An angry blood covered man reading from a small red book
Blood thirsty member of the Firefly Family, Otis B. Driftwood, sporting his anti-USA shirt that reads “Burn This Flag” while in the midst of torturing his victims (Source: IMDB). Still from House of 1000 Corpses (2003), directed by Rob Zombie.

It is uncomfortable to compare local Southerners to the Firefly family, with their comical “Burn This Flag,” anti-American branded apparel and their exuberant vaudeville performances. However, the caricatures forces one to question Southern stereotypes. In the film, the patriotic dedication that permeates a general, national notion of the rural Southerner is turned on its head. Zombie was inspired by film franchises like the Texas Chainsaw Massacre (1974) and The Evil Dead (1981), however, he gives his antagonists depth and humor, while providing a rich history to this fictitious Southern town. The implication is that the only people who can survive living in the South are the fully realized individuals— those who know this landscape (above and below— including the corpses referenced in the title and Dr. Satan who resides underground) like the back of their hand. Zombie’s elimination of the “final girl” from a film that clearly pays homage to past horror franchises set in the region, along with the nuance he ascribes each antagonist (who know the area better than anyone else), asks the question: Who needs a final girl when you know the final destination this damn well?

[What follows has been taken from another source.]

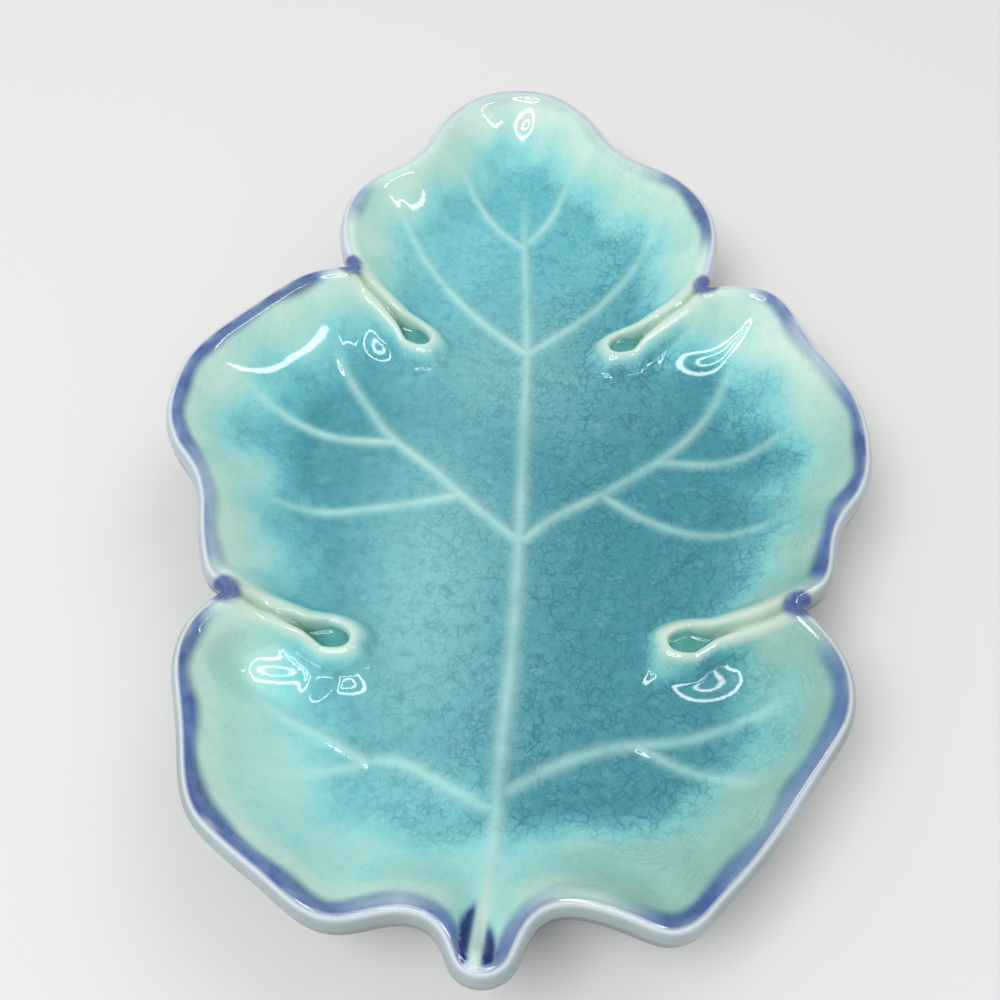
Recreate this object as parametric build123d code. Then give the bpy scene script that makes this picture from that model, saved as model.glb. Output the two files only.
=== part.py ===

A man dressed in an Uncle Sam costume with a menacing smile greeting two people at an amusement park ride
Captain Spaulding welcomes the “Yankee boys” and their girlfriends into the mad tourist attraction (Source: IMDB). Still from House of 1000 Corpses (2003), directed by Rob Zombie.

The film relishes the obvious, from its gritty title to its portending wrong turn plot. The expected storytelling might remind one of the common questions that people who live in the South often receive from Americans outside of the area, like “Isn’t it scary living in the South?”; “Isn’t it backwards there?”; “Don’t people in the South hate [insert marginalized group here]?” The dark playfulness of this franchise, and Gorecore, relieves the tension underpinning these questions. The antagonists of House of 1000 Corpses differ from the disenfranchised murderers and disembodied wickedness much of the genre offers. After decades of working its way up to be viewed as a mad tourist attraction within the cinematic Gorecore canon, the deranged Southerners in this horror film are finally getting the last laugh.


1 Carol Clover, Men, Women, and Chain Saws: Gender in the Modern Horror Film (Princeton: Princeton University Press, 1993), 44.